Yes, you heard me. Unfortunately for all you people out there with big huge ones, the truth is finally out. The smaller they are, the better. Mortgages that is; and there are no pills or herbs that can help you. On the upside, you can still benefit from a competitive interest rate and a well-structured repayment plan.
So how do you make your enlarged debt shrink sooner? First of all, jump into a cold shower, refresh yourself, and then log on to a comparison site like this one and do the research. There’s almost always a better interest rate to be found and it’s probably not going to be with one of the major banks.
Secondly, once you’ve found your desired financial partner, you’ll have the option of making weekly, fortnightly or monthly payments. Now here comes the maths…

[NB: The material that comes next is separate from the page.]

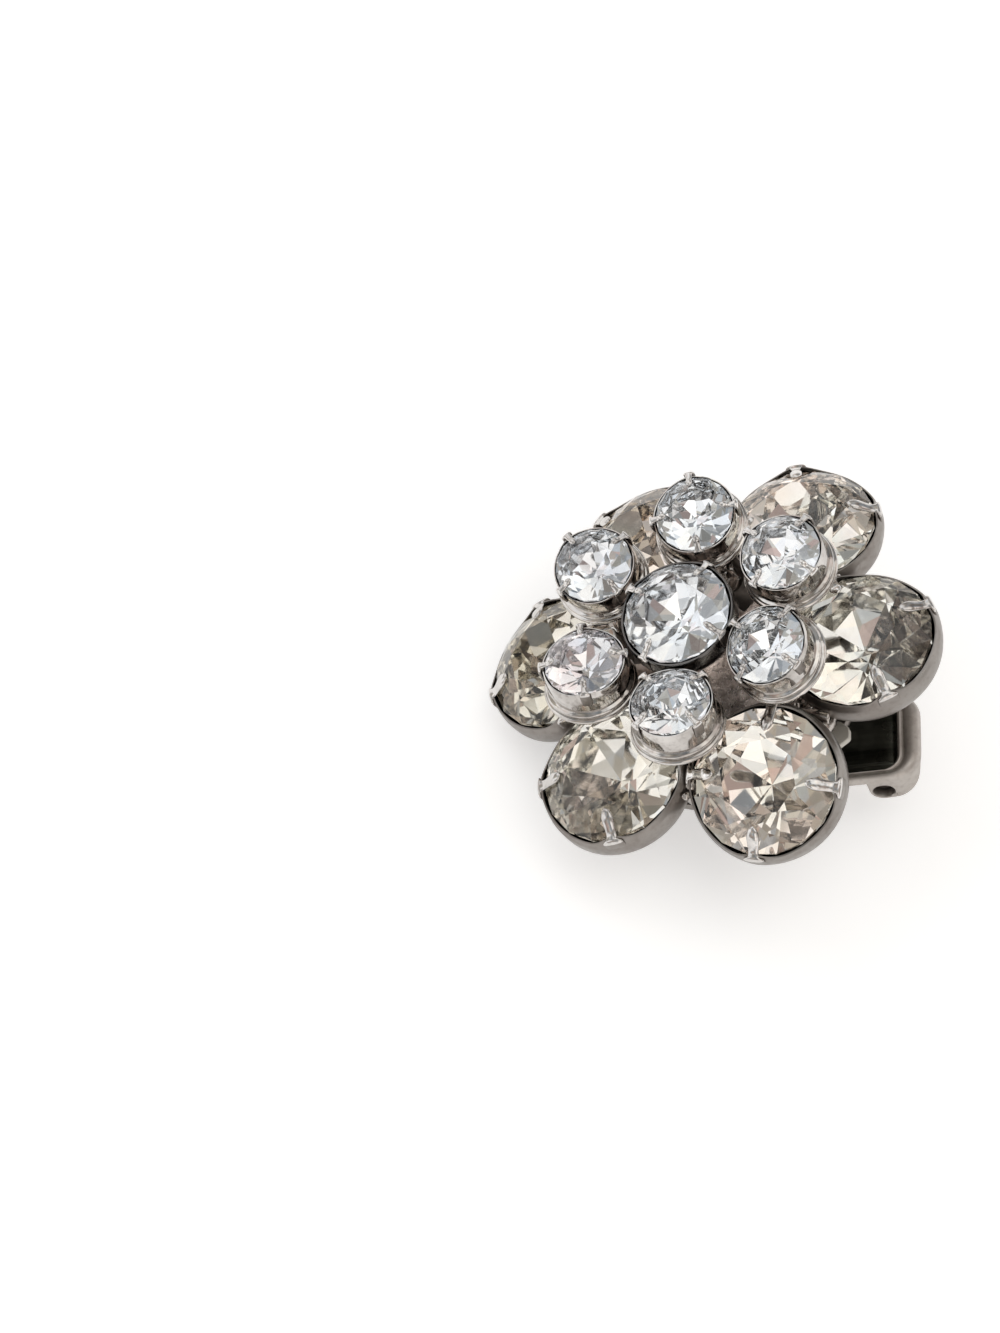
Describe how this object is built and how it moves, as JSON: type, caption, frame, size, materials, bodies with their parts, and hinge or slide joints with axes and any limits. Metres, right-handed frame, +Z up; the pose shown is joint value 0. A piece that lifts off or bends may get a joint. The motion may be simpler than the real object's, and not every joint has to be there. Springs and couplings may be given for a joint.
{
  "type": "cluster earring",
  "caption": "Clip-on cluster earring: a ring of large round faceted stones under a raised ring of small ones round a centre stone, in claw cups on a lever clip.",
  "frame": {"origin": "centre of the bounding box's base, on the floor, with the earring lying on its closed clip", "axes": "+Z up, +X towards the clip's hinge, -Y towards the viewer of the picture"},
  "size_m": [0.0274, 0.027, 0.0172],
  "materials": {
    "setting": "bright plating on brass, a little worn and warm",
    "clip": "bright plating",
    "pin": "dull steel",
    "large_glass": "clear faceted glass, foil-backed and warmed with age",
    "small_glass": "clear faceted glass with a bright foil back"
  },
  "bodies": {
    "cluster": {"setting": "setting", "hinge_pin": "pin", "centre_stone": "small_glass", "large_stone_1": "large_glass", "large_stone_2": "large_glass", "large_stone_3": "large_glass", "large_stone_4": "large_glass", "large_stone_5": "large_glass", "large_stone_6": "large_glass", "small_stone_1": "small_glass", "small_stone_2": "small_glass", "small_stone_3": "small_glass", "small_stone_4": "small_glass", "small_stone_5": "small_glass", "small_stone_6": "small_glass"},
    "paddle": {"clip_paddle": "clip"}
  },
  "joints": [
    {"name": "clip_hinge", "type": "hinge", "parent": "cluster", "child": "paddle", "pos_m": [0.01099, -0.00318, 0.00338], "axis": [0, -1, 0], "range_deg": [0, 90]}
  ]
}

Let’s take a mortgage of $300,000 to be paid off over 25 years at an interest rate of 6.00%. We can break it down into three repayment methods: monthly, fortnightly and weekly. (Those with high debt and low attention spans can skip straight to the results.)
Total Interest: $279,871.26
Time (months): 300
There are fewer actual payments to be made, so the bank has to ask for higher repayments to cover the cost of the loan over the 25-year period.
Total Interest: $279,535.51
Time (fortnights): 650
Now we’re looking slightly better on the interest payments front; however, those extra payments you’re making haven’t had much effect, because the bank averages your payments out over the 25-year period. You’re paying slightly less every fortnight but it’s made up by the fact that there are more actual repayment dates.
Total Interest: $279,391.57
Frequency (fortnights): 1300
OK then, basically you’ll only save a total of $479.69 in interest payments over the life of your 25-year loan by choosing the weekly option. Big deal.
So here’s the secret: pay your mortgage using a bi-weekly method. The bank’s fortnightly method is still 26 payments a year like the bi-weekly, but it’s at a reduced rate so they keep you as a customer for the full 25 years. What you SHOULD be paying every fortnight is simply half of the monthly payment (otherwise known as bi-weekly), which in this case is $1932.90 divided by 2, or $966.45.
At $74.86 more than the fortnightly payment, the bi-weekly makes a big difference:
Total Interest: $228,991.19
Frequency (bi-weekly): 650
In effect, using the bi-weekly method, you’re making one extra repayment a year and you save $50,880.07 in interest payments over the life of the loan.
For all of you who’ve made it to the end of the article, you’ll shave 5 years off the life of your loan, bringing it to 20 years! Not a bad result for 2 minutes of reading.